The Worst Person in the World (2022)

Directed by: Joachim Trier

Premise: Julie (Renate Reinsve) moves through her life at a whim, from one career path to another and from one serious relationship to the next. She breaks up with a long-term boyfriend and confronts uncomfortable epiphanies about her life.

What Works: The coming-of-age story is a popular narrative formula. Those stories usually involve characters in adolescence or early adulthood as they encounter difficult truths about life and become their mature selves. The Worst Person in the World is an offshoot of that kind of storytelling, applying it to older characters. Julie goes through a series of career changes, dropping out of medical school to study psychology and later work as a photographer and a bookstore clerk. Her professional transitions are matched by changes in her love life. Julie ends her relationship with her long-term boyfriend to enter into a new romance. The title of Worst Person in the World is somewhat facetious but the film is ultimately about the way people are hurt, deliberately or inadvertently, by Julie’s choices. The picture is distinguished by its frankness and honesty and complexity. Julie and her boyfriends are presented as multifaceted characters. Renate Reinsve plays Julie and she throws herself into a complex role that requires her to be very unselfconscious. The film is especially frank about Julie’s sexuality. Mainstream films tend to either idealize or demonize female sexuality. The Worst Person in the World does neither. It’s part of who Julie is but her sexual impulses also exist within a larger context of personal quirks. Julie has a range of interests that lead her to different career paths but Julie is also controlled by her desires and impulses which lead to professional and romantic complications. The film also has impressive performances by Anders Danielsen Lie and Herbert Nordrum as Julie’s former and current boyfriends Aksel and Eivind. Like Julie, these men have complex lives and their decisions sometimes come with personal cost. Especially impressive is Anders Danielsen Lie as Aksel. He goes through a major life change and Danielsen Lie has some heartbreaking moments at the end of the picture.  
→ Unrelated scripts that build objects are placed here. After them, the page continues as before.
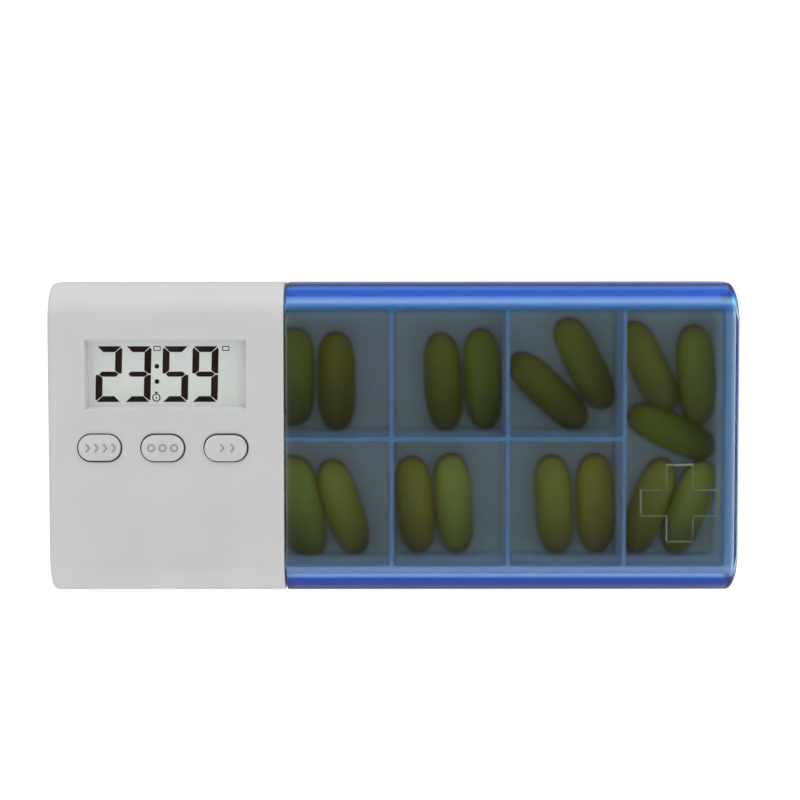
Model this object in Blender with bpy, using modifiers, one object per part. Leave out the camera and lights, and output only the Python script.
"""Electronic pill box: a white timer unit that carries a seven cell tray, under a blue slide-off sleeve.

Lengths are in metres, +Z is up and X runs along the box. The box lies on its back with its display up,
the timer at -X and the sleeve at +X. The origin is the middle of its footprint.
"""

import math

import bmesh
import bpy
from mathutils import Matrix, Vector

# Whole box
BOX_LENGTH = 0.1350
BOX_WIDTH = 0.0610
BOX_HEIGHT = 0.0240
CORNER_RADIUS = 0.0080  # rounding of the four long edges
HOUSING_END_ROUNDING = 0.0010  # rounding round the timer's end face
SLEEVE_END_ROUNDING = 0.0014  # rounding round the sleeve's end face
SEAM_ROUNDING = 0.0003  # rounding of the two edges that meet at the seam
FIT_GAP = 0.0003  # gap that neighbouring pieces keep
OVERRUN = 0.0020  # how far a cutter reaches past what it cuts
ROOTING = 0.0005  # how far a rib or a boss reaches into the wall that it grows from
SAME_PLACE = 0.000003  # places closer than this count as one
MERGE_DISTANCE = 0.00001
PARALLEL_SHARE = 0.999  # share of an edge's length along an axis that makes it parallel to it
SHARP_ANGLE = math.radians(35)
CORNER_SEGMENTS = 10
END_SEGMENTS = 4
ROUND_STEPS = 20
SMALL_ROUND_STEPS = 16
CELL_ROUND_STEPS = 24

# Timer housing
HOUSING_WALL = 0.0018
FACE_TO_PARTING = 0.0086  # from the face down to the joint between front and back shell
TONGUE_THICKNESS = 0.0006
TONGUE_DEPTH = 0.0010
TONGUE_END_GAP = 0.0010  # how far the tongue stops short of the seam
BULKHEAD_THICKNESS = 0.0014
MOUTH_RIB_SETBACK = 0.0002  # how far the mouth ribs lie behind the seam

# Blue sleeve
SLEEVE_WALL = 0.0018
SLEEVE_END_WALL = 0.0009
CROSS_FROM_END = 0.0115
CROSS_FROM_SIDE = 0.0181
CROSS_SPAN = 0.0151
CROSS_ARM = 0.0051
CROSS_RELIEF = 0.0003
CROSS_EDGE = 0.00015

# Compartment tray
TRAY_WALL = 0.0013
TRAY_SIDE_SPACE = 0.0023  # from the sleeve's inner side to the tray's side wall
TRAY_TUCK = 0.0012  # how far the first cells run under the housing's edge
DIVIDER_THICKNESS = 0.00075
FIRST_DIVIDER_SHARE = 0.243056  # from the seam to the first cross divider, as a share of the tray's run
PITCH_SHARE = 0.264468  # from one cross divider to the next, as a share of the tray's run
CROSS_DIVIDERS = 3
CELL_CORNER = 0.0006
CELL_FLOOR_ROUNDING = 0.0005
CELL_CORNER_SEGMENTS = 3
CELL_DRAFT = math.radians(1.0)

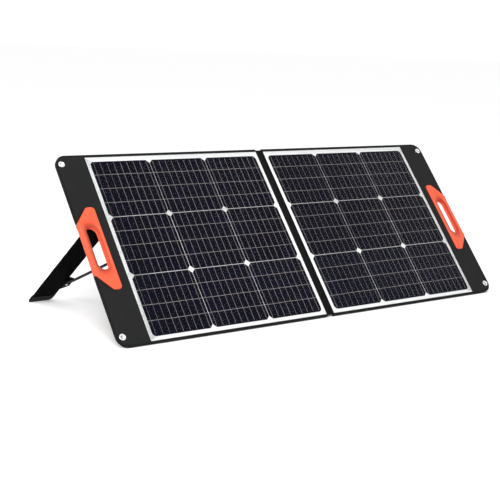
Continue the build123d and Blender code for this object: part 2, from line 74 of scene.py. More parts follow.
# %% [markdown]
# ## Work flat, then lean
# A leaning board is hard to think about. So every soft or moulded piece is drawn flat, with X across the
# panel, Y up its slope and Z out of its front, and one matrix leans it. The fold line of the spine runs
# up the slope, so its joint gives the angle, and the edge of the board gives the starting point.

# %% The panel's own directions
ACROSS = Vector((1, 0, 0))
UP = -Vector(joints["right_half_fold"]["axis"])
OUT = ACROSS.cross(UP)


def reach(node, axis, start=0.0):
    """Lowest and highest point of a node along an axis, counted from a start."""
    along = [v.co.dot(axis) - start for v in nodes[node].data.vertices]
    return min(along), max(along)


BOTTOM = reach("right_edge_binding", UP)[0]
FACE = reach("right_front_cover", OUT)[1]
PANEL = Matrix((ACROSS, UP, OUT)).transposed().to_4x4()
PANEL.translation = UP * BOTTOM + OUT * FACE
TO_FLAT = PANEL.inverted()
HALF_W = reach("right_edge_binding", ACROSS)[1]
HEIGHT = reach("right_edge_binding", UP, BOTTOM)[1]
BACK = reach("right_back_cover", OUT, FACE)[0]
print(f"board {2 * HALF_W:.3f} x {HEIGHT:.3f} m, {-BACK * 1000:.1f} mm thick")

# %% [markdown]
# ## The camera
# The panel is seen from its left end, from a little above the top edge and a long way off, so the lens is
# long. The camera also rolls by about two degrees. It comes first, because it is what every look is
# judged by. Its place is counted from the middle of the board's bottom edge.

# %% Place the camera
CAMERA_PLACE = Vector((-1.7034, -1.9413, 0.6710))
CAMERA_AIM = Vector((0.5839, 0.7881, -0.1947))
CAMERA_ROLL = math.radians(2.4)
CAMERA_LENS = 75.22
SENSOR_W = 36

camera = bpy.data.objects.new("camera", bpy.data.cameras.new("camera"))
bpy.context.scene.collection.objects.link(camera)
camera.data.lens = CAMERA_LENS
camera.data.sensor_width = SENSOR_W
turn = CAMERA_AIM.to_track_quat("-Z", "Y").to_matrix().to_4x4()
roll = Matrix.Rotation(CAMERA_ROLL, 4, "Z")
camera.matrix_world = Matrix.Translation(PANEL.translation + CAMERA_PLACE) @ turn @ roll
bpy.context.scene.camera = camera
print("lens", CAMERA_LENS, "mm")

# %% [markdown]
# ## Studio light
# A white room gives black fabric and dark cells an even, soft light with no hard reflections. One large
# lamp on the left models the round handles, and a floor that is nearly white runs out of sight.

# %% Light and floor
ROOM_LIGHT = 1.06
KEY_WATTS = 150
KEY_PLACE = Vector((-2.2, -2.4, 2.6))
KEY_SIZE = 2.5
FLOOR_SIZE = 60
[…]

What Doesn’t: The Worst Person in the World never quite lives up to its name. The title is meant to be tongue-in-cheek; there are plenty of fictional characters and real-life criminals who are much worse than anyone in this movie. But even accounting for the glibness of the title, the filmmakers of The Worst Person in the World never make Julie do anything that is really challenging to our sensibilities in the way of World’s Greatest Dad or Thank You For Smoking or episodes of Curb Your Enthusiasm.

Bottom Line: The Worst Person in the World is a smart and sophisticated character study. The picture never descends into anything too awful but the film offers a complex profile that is funny, heartbreaking, and insightful.